Psychology plays a major role in mastering the art of persuasion. Two people can see the same thing, disagree and yet be right; it is not logical, it is psychological. This is called the “Paradigm Shift” . You can demonstrate this with a simple test, by using a single abstract image, you will see that different people see different things. Arbitrators looking at the same set of documents/evidence will not necessarily see one thing, and even if they do, what they see, will depend on their psychology. The phrase “the document speaks for its self” is not necessarily true.
So what are the main components that form the individual psyche? The psychological development of a person is determined not only by their own perceptions but also by complex social and cultural influences. Some of these major components are language, religion, gender, history, life experience, etc. For instance, what does the barrier of language do? If the arbitrator’s first language is French, and the proceedings and documents are in English, it is granted that this arbitrator is fully capable to hear the proceedings in English. However, the simple differences in reading text might mean something a bit different from what the arbitrators understand.
Perception is really an externally guided hallucination. Our brains not only process data but also make inferences from it. In conclusion, when we see the world, we see it as we are, not as it is.
The Zen of Persuasion according to Neeti Sachdeva
Neeti Sachdeva argued that in order to be heard one must first listen – that is the Zen of persuasion. Spoken words have the immense power to create or destroy. Hence, it is essential that one speaks only when one’s words have more meaning than the comparative silence. The choice of words is most critical to effective and persuasive argument.
Oral argument is an opportunity when counsel has the unique license to modulate her speech in order to emphasize and to use the power of words to reach a conclusion.
In order to be persuasive and convincing, it is essential to have empathy. In Harper Lee’s To Kill A Mockingbird, Atticus Finch poignantly says to Scout, “You never really understand a person … until you consider things from his point of view.” Especially in an international arbitration, with arbitrators from different jurisdictions, it is essential to be empathic of their diverse legal backgrounds in order to be able to make persuasive and convincing arguments. The motive must be to get into the mind of the audience (arbitrators) and get across to them what they really ought to hear.
Drawing on the famous Chinese proverb “spilled water cannot be retrieved”, the same applies to words. Once spoken, words cannot be retrieved. Unlike written arguments, where one would have more than one opportunity to review and rewrite before they are published, the same might not always be true for oral arguments.

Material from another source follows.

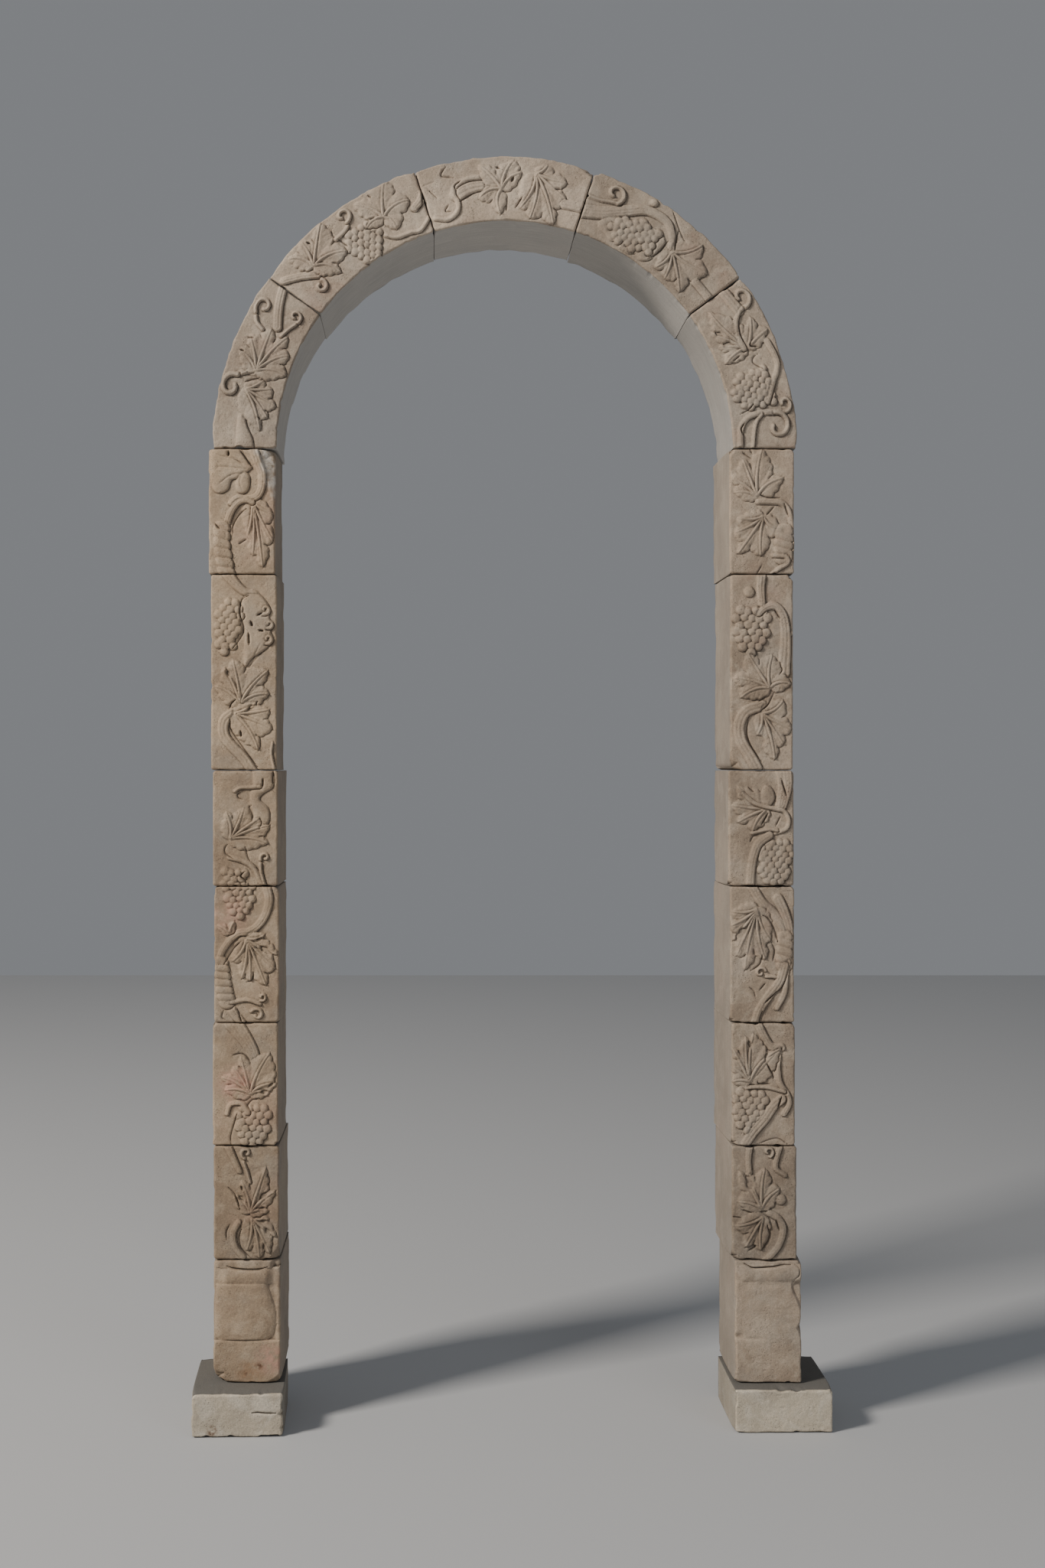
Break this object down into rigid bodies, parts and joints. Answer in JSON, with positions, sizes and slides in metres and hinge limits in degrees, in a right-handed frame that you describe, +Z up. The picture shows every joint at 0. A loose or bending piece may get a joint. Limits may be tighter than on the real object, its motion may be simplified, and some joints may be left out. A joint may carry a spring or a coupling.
{
  "type": "arched door surround",
  "caption": "Free-standing round-arched stone door surround of stacked jamb stones and arch stones on plinth blocks, fronts carved in low relief with vine, leaves and grapes.",
  "frame": {"origin": "on the ground under the middle of the whole footprint", "axes": "+Z up, -Y the way the carved front faces, +X to the viewer's right"},
  "size_m": [1.4176, 0.3182, 2.8275],
  "materials": {
    "plinth_stone": "sawn and weathered, matt",
    "left_jamb_stone": "carved and weathered, matt",
    "right_jamb_stone": "carved and weathered, matt",
    "arch_stone": "carved and weathered, matt"
  },
  "bodies": {
    "root": {"plinth_left": "plinth_stone", "plinth_right": "plinth_stone", "base_left": "left_jamb_stone", "jamb_left_1": "left_jamb_stone", "jamb_left_2": "left_jamb_stone", "jamb_left_3": "left_jamb_stone", "jamb_left_4": "left_jamb_stone", "jamb_left_5": "left_jamb_stone", "jamb_left_6": "left_jamb_stone", "base_right": "right_jamb_stone", "jamb_right_1": "right_jamb_stone", "jamb_right_2": "right_jamb_stone", "jamb_right_3": "right_jamb_stone", "jamb_right_4": "right_jamb_stone", "jamb_right_5": "right_jamb_stone", "jamb_right_6": "right_jamb_stone", "voussoir_1": "arch_stone", "voussoir_2": "arch_stone", "voussoir_3": "arch_stone", "voussoir_4": "arch_stone", "voussoir_5": "arch_stone"}
  },
  "joints": []
}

That leads us to another important aspect of effective oral advocacy, which is preparation. Preparation and practice gives a more polished, provocative, and passionate delivery. Oral advocacy requires preparation before delivery. To be able to persuade is a virtue, which comes only with hard work. Being extempore is good, but being prepared is better. It leads one to think on their feet and handle unexpected questions and situations in a more effective manner. Being prepared also means leaving little to chance. Be prepared and think not only about how you would argue your case but rather how your opponent would argue theirs.
As the famous Sufi teacher Idries Shah once said in Caravan of Dreams, “Three things cannot be retrieved: The arrow once sped from the bow, the word spoken in haste, and the missed opportunity”. During the stage of oral arguments, a counsel should not speak in haste and must take every opportunity to put forth his case in a more coherent manner. It is also essential to hear arbitrators’ questions and take note to understand the mindset of the arbitrators and answer accordingly. A counsel should never jump to answering the Tribunals questions in a zest, but rather should put forth a prepared, credible, and persuasive argument.
One major misconception with regard to oral arguments is that that the oral arguments are a test of memory. It is not essential to remember your speech by heart; however, making notes and outlines is highly important. On the other hand, reading out a written speech is monotonous and it will make it hard to get the tribunal’s attention.
While delivering the oral arguments, it is essential to appear to be open and appear as ambiguous or equivocal. Be assured but not arrogant; commanding but not closed. Even a simple beginning that states “May it please the Court/Arbitral Tribunal” is an instinctive recognition that the most important key to persuade the audience is by pleasing it. And in order to please the arbitrator one of the tools that should be employed is a weaving of a story around the arguments. A common thread and theme needs to run within one’s arguments in order to give it credibility and recall value.
To conclude, given that arbitration offers procedural flexibility, the techniques of persuasion shall continue to be ever evolving and will be an important tool in the hands of counsels to obtain favorable awards.